At the age of 21, Melissa was told she had acromegaly. Unlike many patients with a rare disease, she was diagnosed early in her disease journey.
A chance visit to an allergy doctor changed Melissa’s life
She was just accompanying a friend to their appointment when the doctor commented on Melissa’s nasally voice and began asking her questions – about the height of her parents, her shoe and ring size. Somewhat nonplussed by the direct approach, Melissa told the doctor that she is taller than both her parents, that her feet are bigger than most of her peers, and that she never wears rings because they don’t fit.
“And then the doctor said, ‘I think you have acromegaly’. I was like ‘who are you?’, I never met you before,” Melissa remembers. The doctor made her promise to see an endocrinologist straight away.
Melissa kept her promise, and things moved fast. Blood work concluded her growth hormone level was four times above normal and an MRI scan revealed a macro tumor on her pituitary: Melissa was diagnosed with acromegaly.
Melissa had two surgeries to remove the tumor, followed by six weeks of radiation, but a small part of the tumor remains. “Because the tumor is sitting on my optic nerve, they have to be really careful about the little bit that is left. If they remove the rest of the tumor, I could go blind,” Melissa explains. “I should not have vision in my right eye because of where the tumor is, but I do. I wear glasses, but other than that my sight is fine.”
Melissa does not have many memories from the surgery, but she does remember getting her sense of smell back afterwards:
"About two weeks after the second surgery, I had the packing taken out and I could finally smell again. On the way home, we passed my favorite bakery, and smelling the fresh bread I literally started crying because I was so excited, I could smell!"
In hindsight, Melisssa realizes her symptoms started a few years before her diagnosis, with headaches and irregular menstrual cycles. But it was not until she got her diagnosis that everything fell into place. “There were a lot of little things that were not serious but after getting the diagnosis I was able to look back and see they were actually due to acromegaly,” she says.

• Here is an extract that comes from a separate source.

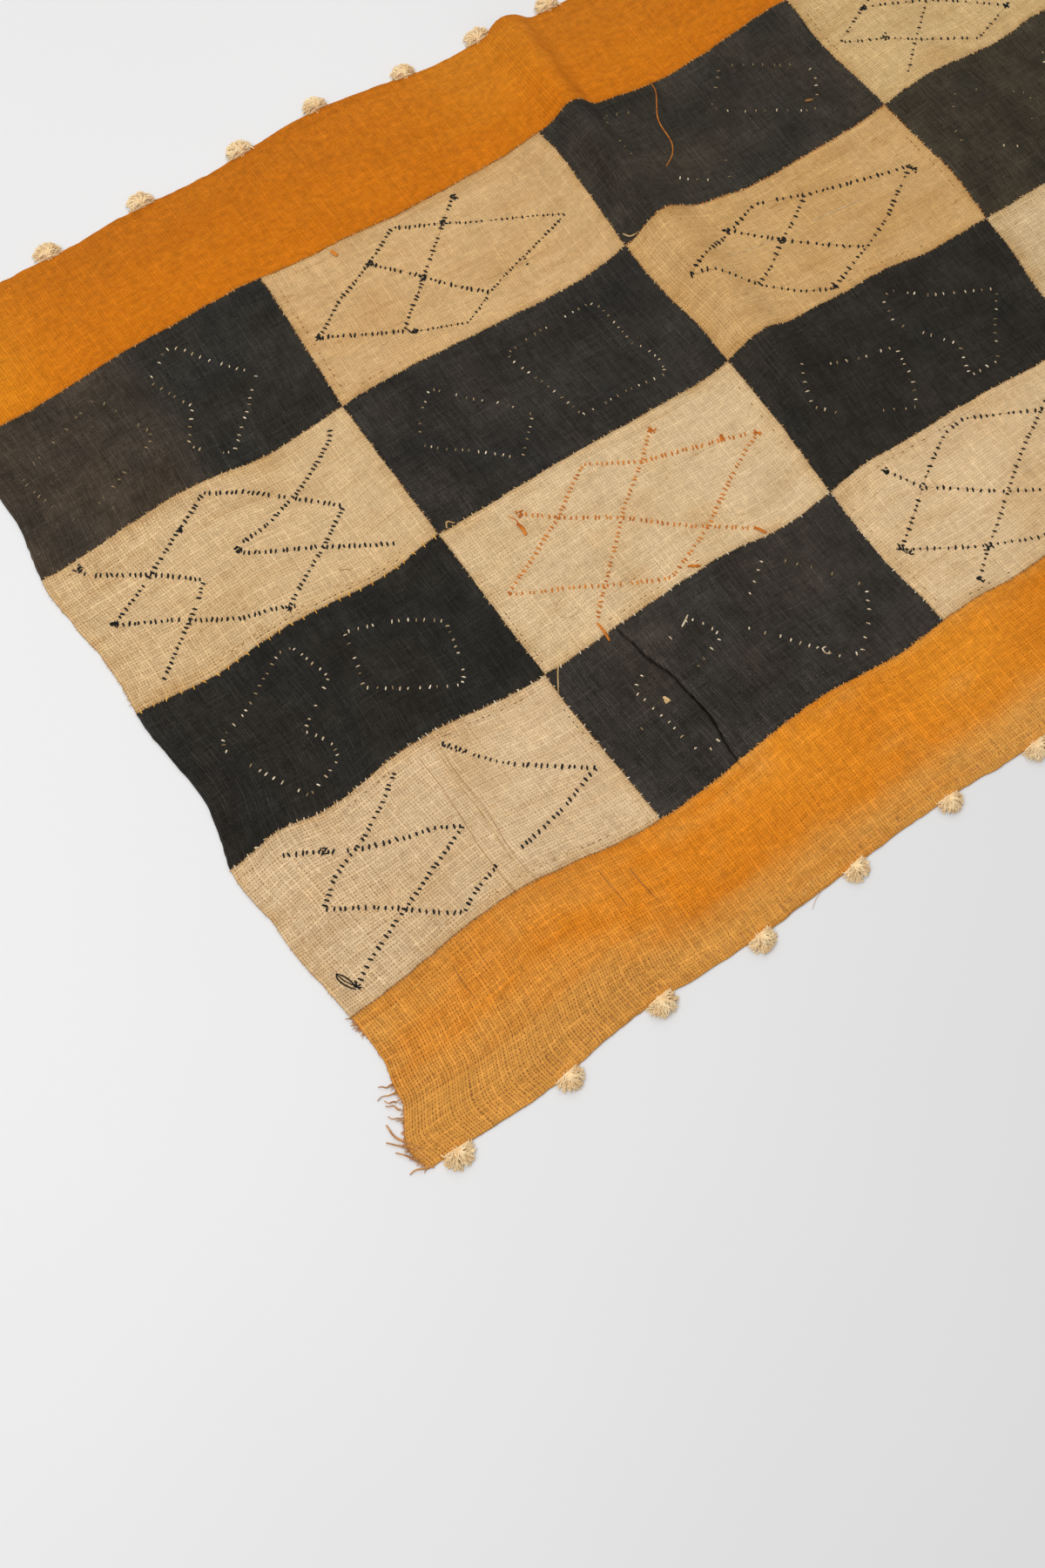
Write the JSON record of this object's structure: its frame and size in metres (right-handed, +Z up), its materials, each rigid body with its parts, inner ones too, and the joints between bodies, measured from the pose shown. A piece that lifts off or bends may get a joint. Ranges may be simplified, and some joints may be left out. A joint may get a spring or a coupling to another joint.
{
  "type": "kuba raffia cloth",
  "caption": "Checked patchwork cloth of woven raffia in black and natural, with ochre bands and small pompoms along its long sides, lying flat with one soft buckle across it.",
  "frame": {"origin": "middle of the cloth's length and width, on the floor it lies on", "axes": "+X along the cloth towards its right end, +Y across it towards the upper band, +Z up from the floor"},
  "size_m": [1.262, 0.7368, 0.0172],
  "materials": {
    "natural_raffia": "matt",
    "black_raffia": "matt",
    "ochre_raffia": "matt",
    "pompom_raffia": "matt"
  },
  "bodies": {
    "root": {"patch_c1_r1": "black_raffia", "patch_c1_r2": "natural_raffia", "patch_c1_r3": "black_raffia", "patch_c1_r4": "natural_raffia", "patch_c2_r1": "natural_raffia", "patch_c2_r2": "black_raffia", "patch_c2_r3": "natural_raffia", "patch_c2_r4": "black_raffia", "patch_c3_r1": "black_raffia", "patch_c3_r2": "natural_raffia", "patch_c3_r3": "black_raffia", "patch_c3_r4": "natural_raffia", "patch_c4_r1": "natural_raffia", "patch_c4_r2": "black_raffia", "patch_c4_r3": "natural_raffia", "patch_c4_r4": "black_raffia", "patch_c5_r1": "black_raffia", "patch_c5_r2": "natural_raffia", "patch_c5_r3": "black_raffia", "patch_c5_r4": "natural_raffia", "band_upper": "ochre_raffia", "band_lower": "ochre_raffia", "pompom_upper_01": "pompom_raffia", "pompom_upper_02": "pompom_raffia", "pompom_upper_03": "pompom_raffia", "pompom_upper_04": "pompom_raffia", "pompom_upper_05": "pompom_raffia", "pompom_upper_06": "pompom_raffia", "pompom_upper_07": "pompom_raffia", "pompom_upper_08": "pompom_raffia", "pompom_upper_09": "pompom_raffia", "pompom_upper_10": "pompom_raffia", "pompom_upper_11": "pompom_raffia", "pompom_upper_12": "pompom_raffia", "pompom_upper_13": "pompom_raffia", "pompom_upper_14": "pompom_raffia", "pompom_upper_15": "pompom_raffia", "pompom_upper_16": "pompom_raffia", "pompom_lower_01": "pompom_raffia", "pompom_lower_02": "pompom_raffia", "pompom_lower_03": "pompom_raffia", "pompom_lower_04": "pompom_raffia", "pompom_lower_05": "pompom_raffia", "pompom_lower_06": "pompom_raffia", "pompom_lower_07": "pompom_raffia", "pompom_lower_08": "pompom_raffia", "pompom_lower_09": "pompom_raffia", "pompom_lower_10": "pompom_raffia", "pompom_lower_11": "pompom_raffia", "pompom_lower_12": "pompom_raffia", "pompom_lower_13": "pompom_raffia", "pompom_lower_14": "pompom_raffia", "pompom_lower_15": "pompom_raffia", "pompom_lower_16": "pompom_raffia"}
  },
  "joints": []
}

“Just knowing what I have has made a difference. That is probably the biggest thing; having the awareness and knowing I can manage my symptoms better. It has given me a kind of peace of mind. It is what it is and there’s not much I can do about it. I just have to live with it, and I have come to accept it.”
Surgery and treatment have made a big difference
“After the surgery I got engaged and I can have a ring on my finger, which is great,” she says. “And I can now fit into regular shoes, which is awesome.”
At the age of 16, Melissa had actually been diagnosed with another rare disease – Ehlers-Danlos syndrome – a connective tissue disorder that makes her body very flexible and her skin stretchy, soft, and velvety. She is currently being treated for both conditions.
Melissa has reflected on how she was diagnosed with acromegaly. “I am a big believer that everything happens for a reason. Without that allergy doctor, I would not have known, and I probably would have gone a long time, into my 40s or my 50s, undiagnosed. The tumor could have grown, it could have gotten worse, I could have lost my eyes sight… Basically, that allergist saved my life!”
- Enlarged hands and feet
- Altered facial features
- Joint problems
- Muscle weakness and fatigue
- Anxiety and depression
- Soft tissue swelling
- Excessive sweating
- Sleep apnea
- Loss of vision
Diagnosis is usually done by an endocrinologist, typically a pituitary specialist (neuro-endocrinologist), even though referral may come from physicians from a range of medical specialties. Diagnosis often starts with laboratory assessment, such as the measuring of growth hormone level, with MRI scanning as a second step.
Surgery and/or medical treatment, sometimes in combination with radiotherapy.